The model is well designed and not too square, capturing the shape of the real life vehicle, but does suffer from the early Speed Champions sets problem of being quite thick in places - the newer, Chevrolet Camaro ZL1 Race Car set from 2019 is a plate lower than this model in height and looks a lot sportier/aggressive as a result. Two wheel trims are included in a dark grey, a nine spoke and five spoke design, and the model looks good on both of them which can be rare. There's a rear spoiler on the vehicle which is a little blocky, and the use of stickers to try and create a styling line at the back of the car doesn't really work. In an unusual choice of colours there's actually a flash of a white plate visible in the bumper of the car which serves no purpose - whether theis was meant to be a highlight it's not clear but it's unusual to see LEGO's choice of under-body brick colours showing in the finished product. The use of stud gaps on the bottom of pieces to form the front grille is a nice touch and the curved ramps used on the front end give the model an aggressive look.
Moving on to the '69 Camaro Z28, the car is in a black and white colourway for a classic look (and almost invoking the Dodge Charger from the Fast & Furious franchise which can't have hurt sales). The model uses very few stickers, in fact the stickers for both models in this set fit on a single sheet. This set is interesting for coming with two versions of the supercharger on the bonnet: a moulded plastic piece for additional realism, or a LEGO brick-built piece which has more character and keeps a more LEGO-y feel to the set. I can't help but think this reflected some indecisiveness about Speed Champions and the balance of realism versus resembling a LEGO set in the line - both versions look good and I think LEGO would probably not include the moulded piece today, having seen the direction they've taken since.
The '69 Camaro Z/28 model uses two different sets of tyres to get a steeply raked effect to the car, more like a real drag car than a tuned street car - LEGO have also used a 1x1 circular tile to act as a wheel nut which gives the wheels a chunky look. We saw these rear wheels again on the 911 Turbo 3.0 model later on, with very thin tyres for a different look. The effect is also rounded out by two different kinds of wheel arch piece used on the model, something LEGO LEGO didn't reproduce on the later , which gives this model a unique, aggressive look. The black stripe down the middel of the car, made of stickers, is surprisingly forgiving to put on the model as there are lots of angle changes/broken up areas on the car to hide any misalignment.

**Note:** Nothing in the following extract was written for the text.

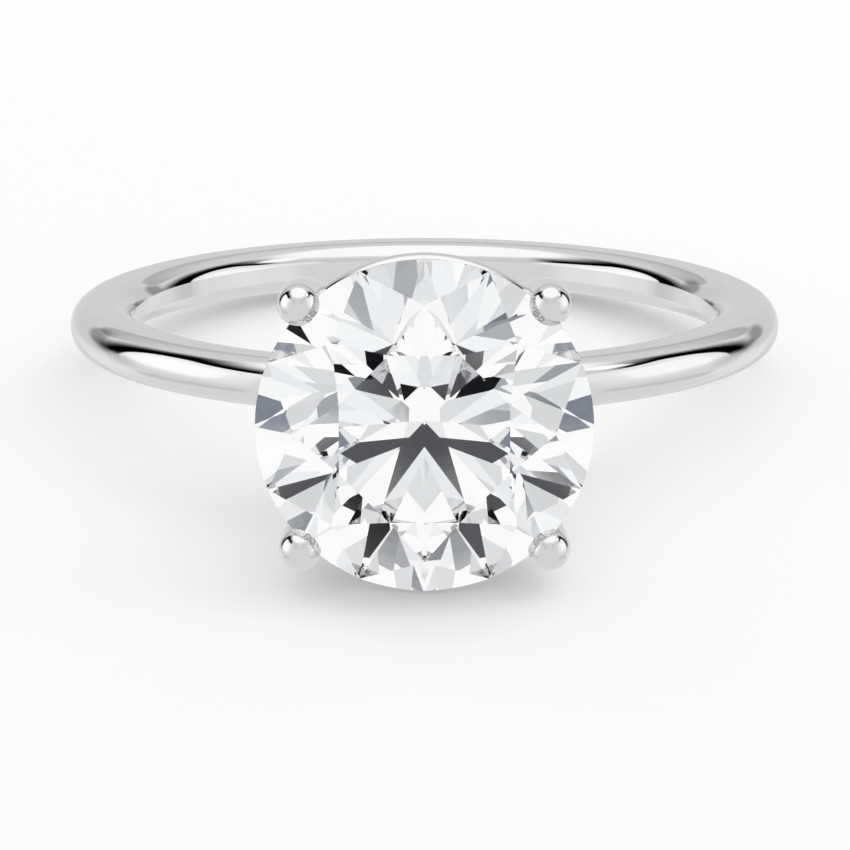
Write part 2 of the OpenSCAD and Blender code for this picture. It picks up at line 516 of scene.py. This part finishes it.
def patch_material(name, half, corner, soft, levels, ramp, cover, colour):
    """Glow in a rounded rectangle, from one level at the ramp's foot to the other at its top."""
    material = bpy.data.materials.new(name)
    material.use_nodes = True
    tree = material.node_tree
    tree.nodes.clear()
    place = tree.nodes.new("ShaderNodeUVMap")
    across = tree.nodes.new("ShaderNodeSeparateXYZ")
    tree.links.new(place.outputs["UV"], across.inputs["Vector"])
    beyond = []
    for axis in (0, 1):
        away = math_node(tree, "ABSOLUTE", across.outputs[axis], 0)
        past = math_node(tree, "SUBTRACT", away, half[axis] - corner)
        beyond.append(math_node(tree, "POWER", math_node(tree, "MAXIMUM", past, 0), 2))
    distance = math_node(tree, "SQRT", math_node(tree, "ADD", *beyond), 0)
    mask = ramped(tree, distance, (corner - soft, corner), (cover, 0), smooth=True)
    strength = ramped(tree, across.outputs[1], ramp, levels)
    glow = node(tree, "ShaderNodeEmission", Color=(*colour, 1))
    tree.links.new(strength, glow.inputs["Strength"])
    clear = tree.nodes.new("ShaderNodeBsdfTransparent")
    mix = tree.nodes.new("ShaderNodeMixShader")
    tree.links.new(mask, mix.inputs["Fac"])
    tree.links.new(clear.outputs["BSDF"], mix.inputs[1])
    tree.links.new(glow.outputs["Emission"], mix.inputs[2])
    output = tree.nodes.new("ShaderNodeOutputMaterial")
    tree.links.new(mix.outputs["Shader"], output.inputs["Surface"])
    return material


def sky_patch(name, azimuths, elevations, levels, ramp=None, corner=1.0, soft=1.0, cover=1.0,
              lean=0.0, layer=0, colour=(1, 1, 1), on_metal=True, in_stone=False):
    """A patch of sky that the metal's reflections see (on_metal), or the stone's facets (in_stone).

    Its brightness goes from the first level to the second over the ramp's elevations. cover is its
    opacity, corner the radius of its corners and soft the width of its faded edge, in degrees. It
    leans by that many degrees of azimuth for each degree of elevation. A patch that is given more
    than a full turn, or more than the zenith, has no edge there.
    """
    az_half = (azimuths[1] - azimuths[0]) / 2
    el_half = (elevations[1] - elevations[0]) / 2
    az_middle = sum(azimuths) / 2
    el_middle = sum(elevations) / 2
    az_reach = min(az_half, 180)
    el_top = min(elevations[1], 90)
    columns = max(2, round(az_reach))
    rows = max(2, round(el_half))
    bm = bmesh.new()
    spans = bm.loops.layers.uv.new("span")
    grid = {}
    for i in range(columns + 1):
        for j in range(rows + 1):
            u = az_reach * (2 * i / columns - 1)
            v = elevations[0] + (el_top - elevations[0]) * j / rows - el_middle
            away = direction(az_middle + u + lean * v, el_middle + v)
            vert = bm.verts.new(away * (SKY_R + LAYER_GAP * layer) * MM)
            grid[i, j] = (vert, (u, v))
    for i in range(columns):
        for j in range(rows):
            corners = [grid[i, j], grid[i + 1, j], grid[i + 1, j + 1], grid[i, j + 1]]
            face = bm.faces.new([vert for vert, span in corners])
            for loop, (vert, span) in zip(face.loops, corners):
                loop[spans].uv = span
    mesh = bpy.data.meshes.new(name)
    bm.to_mesh(mesh)
    bm.free()
    span = [elevation - el_middle for elevation in ramp or elevations]
    mesh.materials.append(
        patch_material(name, (az_half, el_half), corner, soft, levels, span, cover, colour))
    obj = bpy.data.objects.new(name, mesh)
    bpy.context.scene.collection.objects.link(obj)
    obj.visible_camera = False
    obj.visible_diffuse = False
    obj.visible_shadow = False
    obj.visible_glossy = on_metal
    obj.visible_transmission = in_stone


def make_floor():
    """A pale floor that glows a little, so that shadows on it stay light; metal doesn't see it."""
    reach = 1500
    mesh = bpy.data.meshes.new("floor")
    corners = [(-reach, -reach), (reach, -reach), (reach, reach), (-reach, reach)]
    mesh.from_pydata([Vector((x, y, FLOOR_Z)) * MM for x, y in corners], [], [(0, 1, 2, 3)])
    material, tree, shader = new_material("pale_floor")
    shader.inputs["Base Color"].default_value = (0.656, 0.656, 0.656, 1)
    shader.inputs["Emission Color"].default_value = (1, 1, 1, 1)
    shader.inputs["Emission Strength"].default_value = 0.373
    shader.inputs["Roughness"].default_value = 0.9
    shader.inputs["Specular IOR Level"].default_value = 0.0
    mesh.materials.append(material)
    floor = bpy.data.objects.new("floor", mesh)
    bpy.context.scene.collection.objects.link(floor)
    floor.visible_glossy = False


def area_light(name, azimuth, elevation, half_width, power):
    """A square light for the floor's shadows, which neither metal nor stone shows.

    It stands in the direction given and reaches half_width degrees to each side; power is in watts.
    """
    distance = 300
    data = bpy.data.lights.new(name, "AREA")
    data.size = 2 * distance * math.tan(math.radians(half_width)) * MM
    data.energy = power
    obj = bpy.data.objects.new(name, data)
    bpy.context.scene.collection.objects.link(obj)
    away = direction(azimuth, elevation)
    obj.location = away * distance * MM
    obj.rotation_mode = "QUATERNION"
    obj.rotation_quaternion = (-away).to_track_quat("-Z", "Y")
    obj.visible_camera = False
    obj.visible_glossy = False
    obj.visible_transmission = False


def make_metal_sky():
    """Two tall softboxes beside the ring, each in front of a black flag, below a white ceiling."""
    # Name, azimuths, elevations, levels, and the elevations between which the level changes
    sky_patch("walls_left", (-175, -33), (12, 70), (0.5, 0.85), (12, 50), corner=25, soft=25,
              layer=7)
    sky_patch("walls_right", (33, 175), (12, 70), (0.5, 0.85), (12, 50), corner=25, soft=25,
              layer=7)
    sky_patch("walls_back", (-42, 42), (13, 72), (0.5, 0.82), (14, 36), corner=8, soft=3, layer=6)
    sky_patch("backdrop", (-64, 64), (-18, 17), (0.75, 0.75), corner=9, soft=8, layer=7)
    sky_patch("ceiling", (-240, 240), (49, 140), (1.3, 1.4), (50, 90), corner=14, soft=14, layer=5)
    sky_patch("ground", (-88, 88), (-48, -8), (0.98, 0.98), corner=20, soft=20, layer=5)
    sky_patch("ground_ahead", (-42, 42), (-52, -8), (0.72, 0.72), corner=20, soft=20, layer=4.5)
    sky_patch("flag_left", (-128, -41), (-17, 60), (0, 0), corner=22, soft=17, layer=4)
    sky_patch("flag_right", (43, 106), (-17, 56), (0, 0), corner=20, soft=15, layer=4)
    sky_patch("corner_left", (-54, -30), (-7, 23), (0, 0), corner=9, soft=8, lean=1, cover=0.5,
              layer=3)
    sky_patch("corner_right", (29, 51), (-7, 17), (0, 0), corner=8, soft=7, lean=-1, cover=0.5,
              layer=3)
    sky_patch("foot_left", (-124, -66), (-40, -21), (0.7, 0.7), corner=9, soft=9, layer=3)
    sky_patch("foot_right", (66, 124), (-40, -21), (0.7, 0.7), corner=9, soft=9, layer=3)
    sky_patch("softbox_left", (-135, -65.5), (-16, 38), (0.95, 1.12), (-14, 10), corner=14,
              soft=1.5, layer=2)
    sky_patch("softbox_right", (66, 138), (-16, 39), (0.94, 1.04), (-14, 10), corner=12,
              soft=1.5, layer=2)
    sky_patch("softbox_left_front", (-82, -55), (-28, 4), (0.72, 0.72), corner=13, soft=13,
              cover=0.8, layer=0)
    sky_patch("softbox_right_front", (55, 82), (-28, 4), (0.72, 0.72), corner=13, soft=13,
              cover=0.8, layer=0)
    sky_patch("softbox_left_back", (-156, -118), (-22, 44), (0.87, 0.87), corner=14, soft=13,
              layer=0)
    sky_patch("softbox_right_back", (121, 159), (-22, 44), (0.87, 0.87), corner=14, soft=13,
              layer=0)
    sky_patch("softbox_left_core", (-117, -66), (-12, 35), (1.5, 1.5), corner=17, soft=14, layer=1)
    sky_patch("softbox_right_core", (66, 119), (-12, 36), (1.28, 1.28), corner=16, soft=14,
              layer=1)
    sky_patch("ceiling_gap_right", (76, 102), (43, 57), (1.5, 1.5), corner=6, soft=4, layer=3)


def round_card(name, azimuth, elevation, radius, level, cover, soft, layer, colour):
    """A round patch that only the stone sees."""
    wide = radius / math.cos(math.radians(elevation))
    sky_patch(name, (azimuth - wide, azimuth + wide), (elevation - radius, elevation + radius),
              (level, level), corner=radius, soft=soft, cover=cover, layer=layer, colour=colour,
              on_metal=False, in_stone=True)


def make_stone_sky():
    """The stone's own light tent, with dark shapes that its facets show as their dark pattern."""
    black, navy, violet = (0.45, 0.6, 1.0), (0.35, 0.55, 1.0), (0.45, 0.4, 1.0)
    white = (0.96, 0.98, 1.0)
    sky_patch("tent", (-240, 240), (-2, 100), (0.7, 1.3), (0, 75), corner=2, soft=2, layer=8,
              colour=white, on_metal=False, in_stone=True)
    # Name, azimuth, elevation, radius, level
    shades = (
        ("upper_left", -165, 48, 14, 0.6),
        ("upper_right", 148, 44, 13, 0.6),
        ("side_left", -100, 38, 15, 0.55),
        ("side_right", 112, 34, 15, 0.6),
        ("behind", 0, 60, 22, 0.65),
    )
    for name, azimuth, elevation, radius, level in shades:
        round_card("shade_" + name, azimuth, elevation, radius, level, cover=0.8, soft=5, layer=6,
                   colour=white)
    sky_patch("dark_camera", (157, 203), (7, 15.5), (0.012, 0.012), corner=4, soft=2.5,
              cover=0.91, layer=-1, colour=black, on_metal=False, in_stone=True)
    sky_patch("dark_camera_core", (158, 178), (6.8, 11.2), (0.003, 0.003), corner=2, soft=1,
              layer=-1.5, colour=black, on_metal=False, in_stone=True)
    # Name, azimuth, elevation, radius, cover, soft, level, colour
    spots = (
        ("top_front", 178, 66, 11, 0.88, 5, 0.12, navy),
        ("camera_above", 172, 30, 8, 0.65, 4, 0.05, navy),
        ("right_front", 151, 15, 6, 0.7, 3, 0.04, navy),
        ("left_front", -140, 27, 10, 0.55, 5, 0.05, navy),
        ("left_high", -129, 38, 9, 0.85, 3, 0.04, navy),
        ("left_side", -117, 10, 11, 0.7, 6, 0.1, violet),
        ("left_slot", -146, 15, 5, 1.0, 1.5, 0.003, black),
        ("right_slot", 169, 25, 3, 1.0, 1, 0.003, black),
    )
    for index, (name, azimuth, elevation, radius, cover, soft, level, colour) in enumerate(spots, 2):
        round_card("dark_" + name, azimuth, elevation, radius, level, cover, soft, layer=-index,
                   colour=colour)


def make_studio():
    make_metal_sky()
    make_stone_sky()
    world = bpy.data.worlds.new("studio")
    bpy.context.scene.world = world
    world.use_nodes = True
    background = world.node_tree.nodes["Background"]
    background.inputs["Color"].default_value = (1, 1, 1, 1)
    background.inputs["Strength"].default_value = 0.87
    # Name, azimuth, elevation, half width, power
    area_light("high_right", 90, 48, 14, 0.121)
    area_light("low_back_right", 45, 18, 9, 0.113)
    area_light("low_right", 90, 18, 9, 0.11)
    area_light("low_back_left", 315, 18, 9, 0.164)


def soft_white_point():
    """Lets the tones above the knee roll off just below pure white."""
    knee_level, white_level = 0.93, 0.95
    combined = 3
    view = bpy.context.scene.view_settings
    view.view_transform = "Standard"
    view.use_curve_mapping = True
    tones = view.curve_mapping.curves[combined]
    tones.points[-1].location = (1.0, white_level)
    knee = tones.points.new(knee_level, knee_level)
    for point in (tones.points[0], knee, tones.points[-1]):
        point.handle_type = "VECTOR"
    view.curve_mapping.update()


def make_camera():
    """A long lens in front of the ring, a little above the table's axis."""
    distance, sideways = 130.92, 0.014
    elevation, pitch = math.radians(20.39), math.radians(21.73)
    data = bpy.data.cameras.new("camera")
    data.sensor_width = 36
    data.lens = 190.1
    data.clip_start = 0.01
    data.clip_end = 10
    obj = bpy.data.objects.new("camera", data)
    bpy.context.scene.collection.objects.link(obj)
    place = Vector((sideways, -distance * math.cos(elevation), distance * math.sin(elevation)))
    obj.location = place * MM
    obj.rotation_euler = (QUARTER - pitch, 0, 0)
    bpy.context.scene.camera = obj


def set_light_paths():
    """Enough bounces for light to find its way out of the stone, and no caustics."""
    cycles = bpy.context.scene.cycles
    cycles.max_bounces = 24
    cycles.transmission_bounces = 24
    cycles.glossy_bounces = 12
    cycles.diffuse_bounces = 3
    cycles.caustics_reflective = False
    cycles.caustics_refractive = False


# ---------------------------------------------------------------- put together

metal = polished_metal()
metal_pieces = {
    "shank": make_shank(),
    "base_ring": make_base_ring(),
    "gallery_rail": make_rail(),
}
for place, side in PRONG_SIDES.items():
    metal_pieces["prong_" + place] = make_prong("prong_" + place + "_wire", math.radians(side))
for cad_node, piece in metal_pieces.items():
    piece.data.materials.clear()
    piece.data.materials.append(metal)
    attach(piece, "root")
    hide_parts(cad_node)
stone = make_stone()
stone.data.materials.append(polished_facets())
stone.data.materials.append(bruted_girdle())
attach(stone, "root")
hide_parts("center_stone")

make_floor()
make_studio()
make_camera()
soft_white_point()
set_light_paths()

Both vehicles use the technique where a plate is built up, covered in stickers and then mounted to a 90 degree block. The '69 Camaro uses this technique for the front end and the 2016 Camaro uses it for the rear end. The badging on both models is good, and leaves you with two models that definitely have their own character and represent their real life counterparts. The only downside we saw during build was that the front end of the 2016 actually leaves part of the front grille/Chevrolet logo on the sticker sheet - you're definitely meant to leave a gap to get the look right and we could see this bothering some people.
This was a cheap set new, and the accessories provided are minimal around the two vehicles. Three minifigures come in the set, two drivers minifigs with a male and female head and black and white helmets respectively alongside a race official/'Grand Marshal' character wearing a jacket and baseball cap. This definitely gives the set more of a US feel. Both drivers have Camaro logos on their outfits and the Grand Marshal has a trophy to give away, minimal accessories alongside the included Start line gantry which is generous given the price. The version of a start line gantry we're seeing in this set has more in common with those we've seen in F1 sets rather than the more authentic drag strip 'Christmas Tree' in the 2019 Dodge Charger set
Overall: 76 (How we rate sets and models)
This is an odd set, unremarkable in many ways (especially when you have as many choices as we do today for Speed Champions American Muscle), but actually great fun to build and good to put on display. The 2016 Camaro particularly looks much worse in pictures than in real life - it's blocky angularity looks good in real life where it can just look unrealistic in pictures. Hopefully some of the angles we've presented here have done it justice.
If you're into this set, but don't feel like scouring the used market for one the current Dodge Challenger SRT and '70 Charger R/T set is very much the same theme with a slightly different set of cars and if you're a Chevy die-hard the NASCAR inspired Chevrolet Camaro ZL1 Race Car is also on store shelves right now. We'd recommend either set and especially the ZL1 Race Car captures a lot of the good parts of the modern Camaro in this set.